A responsible behaviour can also become a competitive advantage. This concept was emphasized by the European Commission in the last report it issued on the CSR, A renewed EU strategy 2011-14 for Corporate Social Responsibility.
The Commission proposed a new definition of corporate social responsibility as “the responsibility of enterprises for their impacts on society”. Following the adoption of this new definition, companies will have to use processes that integrate environmental, social and ethical aspects, as well as compliance with human rights and with the rights of customers.
Synergism and cooperation with every stakeholder, aimed at creating value for shareholders and society in general, is essential.
Specifically, the Commission pointed out that a strategic approach to sustainability will become increasingly significant also to increase the competitiveness of companies.
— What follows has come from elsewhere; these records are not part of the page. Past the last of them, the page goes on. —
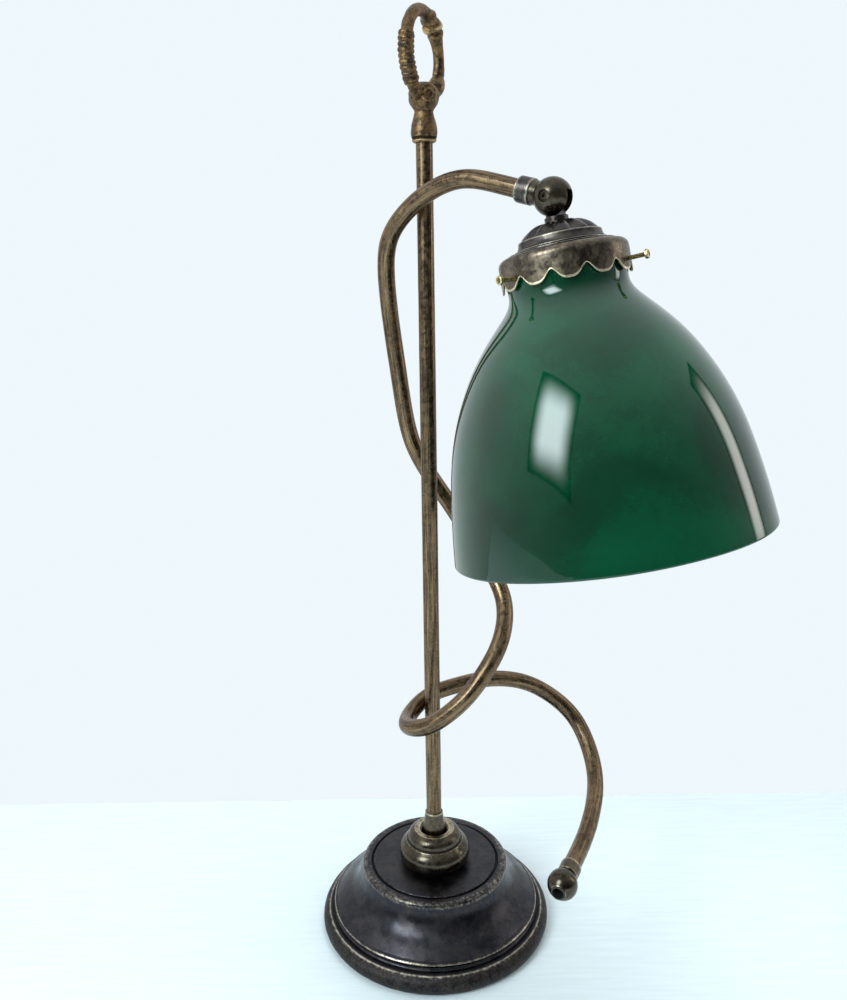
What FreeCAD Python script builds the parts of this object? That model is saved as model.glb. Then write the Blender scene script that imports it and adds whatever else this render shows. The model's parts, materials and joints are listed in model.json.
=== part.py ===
"""Adjustable desk lamp: a weighted round base, a slim post with a ring handle, a bent tube arm that
winds round the post and slides on it, and a cased glass shade hung from a slotted ball knuckle.

Frame: millimetres, +Z up, origin on the surface that the base stands on, on the post's axis.
Each piece is a solid of its own in parts/NODE.step.
"""
import FreeCAD
import Part

import math
import os

Vector = FreeCAD.Vector
Z = Vector(0, 0, 1)

# ---------------------------------------------------------------- clearances
RUNNING_FIT = 0.05        # radial, for a shaft that turns or slides in a hole
BODY_GAP = 0.3            # between two pieces that move past each other
SCREW_FIT = 0.15          # radial, around a fixed screw or stud

# ---------------------------------------------------------------- base
BASE_RADIUS = 91.5
FOOT_HEIGHT = 13.8        # the bulged rim that the base stands on
FOOT_TAPER = 5.2          # how far the rim leans in from its widest place to its top edge
STEP_INSET = 9.5          # how far the dome's edge stands in from the foot
STEP_HEIGHT = 19.8        # height of the dome's lower edge
LIP_RADIUS = BASE_RADIUS - 33.3  # rounded lip at the top of the dome
LIP_HEIGHT = 50.8
PLATE_HEIGHT = 51.0       # flat top that the cup stands on
GROOVE_RADIUS = LIP_RADIUS - 7.6
GROOVE_WIDTH = 1.4
GROOVE_DEPTH = 1.6
BASE_WALL = 3.2
FELT_THICKNESS = 2.0
FELT_INSET = 4.0
WEIGHT_RADIUS = BASE_RADIUS - 25.5
WEIGHT_THICKNESS = 17.0
WEIGHT_BOSS_RADIUS = 20.0
WEIGHT_LIFT = 7.0         # from the standing surface to the weight's underside

# ---------------------------------------------------------------- stud, nuts, cup
STUD_DIAMETER = 10.0      # also the post's bore, less a running fit
SPIGOT_LENGTH = 44.0      # plain top of the stud, inside the post
NUT_ACROSS_FLATS = 16.0
NUT_THICKNESS = 7.0
JAM_NUT_THICKNESS = 4.0
WASHER_DIAMETER = 24.0
WASHER_THICKNESS = 1.6
CUP_RADIUS = 28.4
CUP_HEIGHT = 26.6
CUP_WEB = 3.0
CUP_WEB_LIFT = 9.0        # web's underside above the plate
CUP_MOUTH_CLEARANCE = 0.75  # between the ferrule and the cup
THRUST_WASHER_THICKNESS = 1.2

# ---------------------------------------------------------------- post and finial
POST_DIAMETER = 12.0
POST_WALL = (POST_DIAMETER - STUD_DIAMETER) / 2
POST_TOP = 612.0
FERRULE_RADIUS = POST_DIAMETER / 2 + 3.0
FERRULE_TOP_RADIUS = POST_DIAMETER / 2 + 1.2
CUP_MOUTH_RADIUS = FERRULE_RADIUS + CUP_MOUTH_CLEARANCE
FERRULE_LENGTH = 24.5
COLLAR_RADIUS = POST_DIAMETER / 2 + 3.3
COLLAR_NECK_RADIUS = POST_DIAMETER / 2 + 0.5
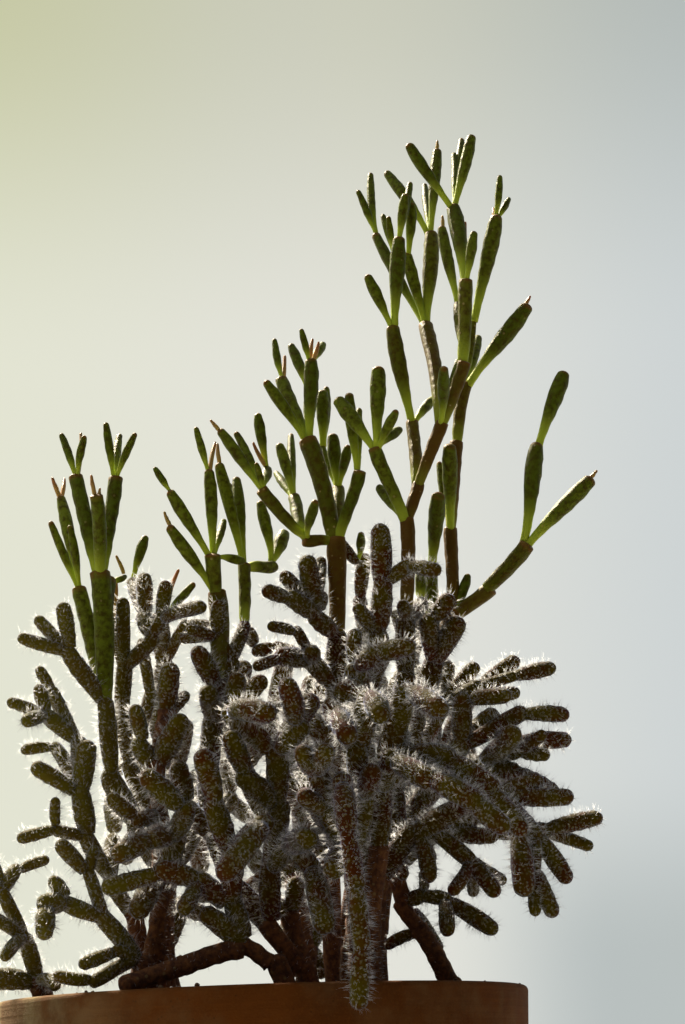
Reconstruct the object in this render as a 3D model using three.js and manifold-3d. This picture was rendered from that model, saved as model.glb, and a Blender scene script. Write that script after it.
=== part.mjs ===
// Dancing bones cactus growing in a plain brown clay pot. Sizes are in mm, up is +Z, the front faces -Y and the
// middle of the underside of the pot is the origin.
import * as THREE from "three";
import Module from "manifold-3d";

const wasm = await Module();
wasm.setup();
const { Manifold, Mesh } = wasm;

// Pot.
const POT_HEIGHT = 132;
const RIM_RADIUS = 75;
const COLLAR_HEIGHT = 26;
const COLLAR_DRAFT = 1.2;
const COLLAR_STEP = 4.5;
const BASE_RADIUS = 50;
const WALL = 6.2;
const FLOOR = 7;
const ROUNDING = 1.4;
const POT_SIDES = 48;
const DRAIN_HOLES = 3;
const DRAIN_RADIUS = 4.5;
const DRAIN_SIDES = 16;
const DRAIN_RING = 24;

// Soil: its level, its low rounded edge along the wall, and the sockets that the stems are rooted in.
const SOIL_BELOW_RIM = 8;
const SOIL_CROWN = 2.5;
const CROWN_RADIUS = 25;
const EDGE_WIDTH = 3;
const EDGE_DROP = 2;
const SOCKET_DEPTH = 7;

// Clearances of the soil from the floor, from the wall of the pot and from the rooted stems.
const FLOOR_GAP = 0.3;
const WALL_GAP = 0.45;
const ROOT_GAP = 0.36;

// Stems are placed as they are seen from the front: across, up from the rim of the pot, and how far back.
const VIEW = { across: 27.5, up: -22.5, distance: 570 };

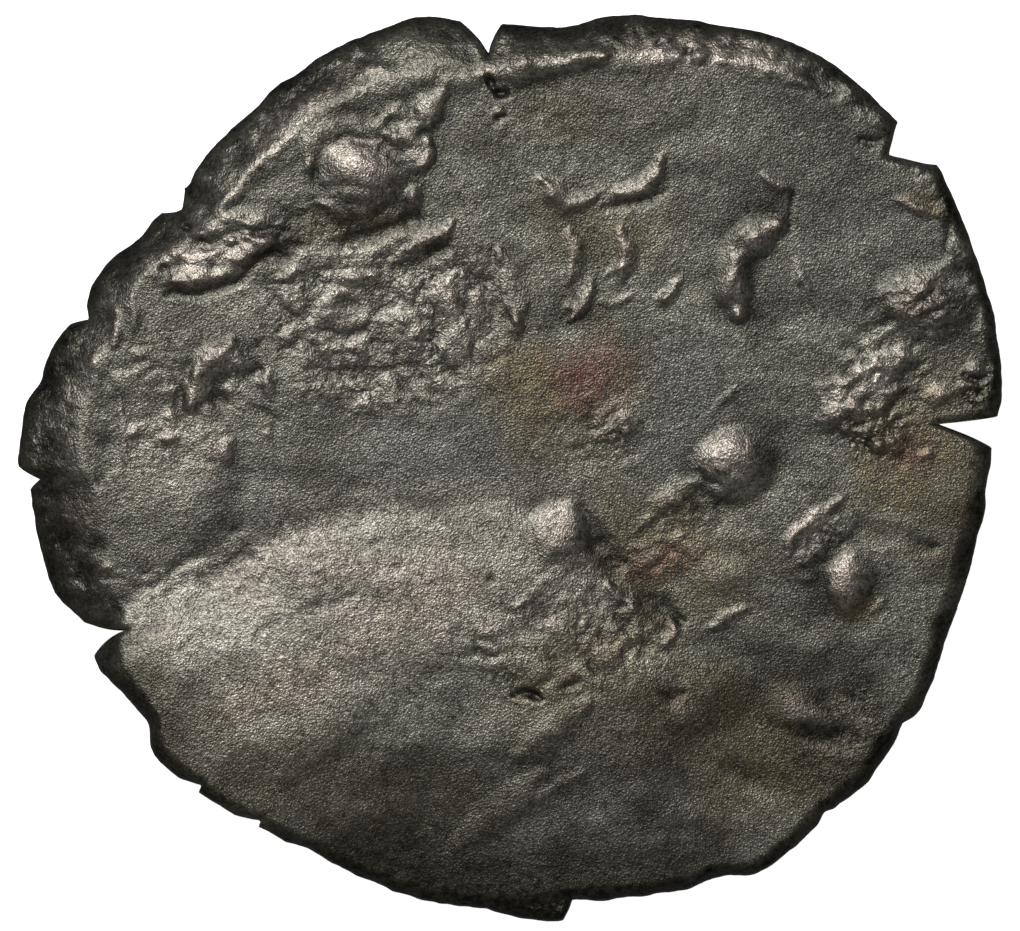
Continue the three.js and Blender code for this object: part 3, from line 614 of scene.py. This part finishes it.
def coinMesh():
    squares, under = mesh["squares"], mesh["undersideSquares"]
    x, y = gridPoints(squares)
    topZ, struck, broken = faceHeight(x, y)
    top = np.stack([*inset(x, y, flan["shoulderInset"]), topZ], -1).reshape(-1, 3)
    x, y = gridPoints(under)
    bottomZ = undersideHeight(x, y)
    bottom = np.stack([*inset(x, y, flan["footInset"]), bottomZ], -1).reshape(-1, 3)

    # Edge rows: a rounded band from the struck face's ring to the underside's.
    topRing = outerRing(squares)
    bottomRing = outerRing(under) + len(top)
    step = rimCount // len(bottomRing)
    shoulderZ = top[topRing, 2]
    footZ = np.interp(np.arange(rimCount), np.arange(0, rimCount + 1, step),
                      np.append(bottom[outerRing(under), 2], bottom[outerRing(under)[0], 2]))
    rows = []
    for row in range(1, mesh["rimRows"]):
        angle = math.pi * row / mesh["rimRows"]
        z = footZ + (shoulderZ - footZ) * (1 + math.cos(angle)) / 2
        depth = flan["shoulderInset"] if angle < math.pi / 2 else flan["footInset"]
        rowX, rowY = inset(rimX, rimY, depth * (1 - math.sin(angle) ** flan["edgeRound"]))
        rows.append(np.stack([rowX, rowY, z], -1))
    points = np.concatenate([top, bottom, *rows])
    rings = [topRing]
    faceCount = len(top) + len(bottom)
    for row in range(len(rows)):
        rings.append(faceCount + row * rimCount + np.arange(rimCount))

    triangles = [gridTriangles(squares, True), gridTriangles(under, False) + len(top)]
    for upper, lower in zip(rings[:-1], rings[1:]):
        upperNext, lowerNext = np.roll(upper, -1), np.roll(lower, -1)
        triangles.append(np.stack([lower, lowerNext, upperNext], -1))
        triangles.append(np.stack([lower, upperNext, upper], -1))
    last = rings[-1]
    first, second, third, fourth = (np.roll(last, -k)[::step] for k in range(4))
    foot, nextFoot = bottomRing, np.roll(bottomRing, -1)
    for corners in ((foot, second, first), (foot, nextFoot, second), (nextFoot, third, second),
                    (nextFoot, fourth, third)):
        triangles.append(np.stack(corners, -1))
    points[:, :2] -= middle
    return points, np.concatenate(triangles), struck, broken


def soften(grid, times):
    # Each value becomes the mean of its four neighbours, again and again.
    for _ in range(times):
        wide = np.pad(grid, 1, mode="edge")
        grid = (wide[:-2, 1:-1] + wide[2:, 1:-1] + wide[1:-1, :-2] + wide[1:-1, 2:]) / 4
    return grid


points, triangles, struckFace, brokenFace = coinMesh()
low, high = (np.array(corner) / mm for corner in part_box("coin"))
print("triangles", len(triangles), "heights", points[:, 2].min(), points[:, 2].max(), "frame", low, high)


def makeCoin():
    data = bpy.data.meshes.new("struckCoin")
    data.vertices.add(len(points))
    data.vertices.foreach_set("co", (points * mm).ravel())
    data.loops.add(triangles.size)
    data.loops.foreach_set("vertex_index", triangles.ravel())
    data.polygons.add(len(triangles))
    data.polygons.foreach_set("loop_start", np.arange(0, triangles.size, 3))
    data.polygons.foreach_set("use_smooth", np.ones(len(triangles), bool))
    data.update(calc_edges=True)
    data.validate()
    coin = bpy.data.objects.new("struckCoin", data)
    bpy.context.scene.collection.objects.link(coin)
    return coin


coin = makeCoin()


def setAttribute(obj, name, values):
    attribute = obj.data.attributes.new(name, "FLOAT", "POINT")
    attribute.data.foreach_set("value", np.asarray(values, np.float32))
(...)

If responsibility practices are successfully managed, benefits can be produced in terms of risk management, cost reduction, human resources management and ability to innovate. Access to capital and customer relations can also improve, at a time in which the economic downturn has damaged the relationship with customers and diminished trust within the business sector.
Indeed, the European Commission considers the proactive role of companies vis-à-vis CSR an essential element to face the new challenges that are imposed by the economic crisis.
Enel has already replied to this request, by incorporating the Corporate Social Responsability into its core business in all the countries in which the Group operates.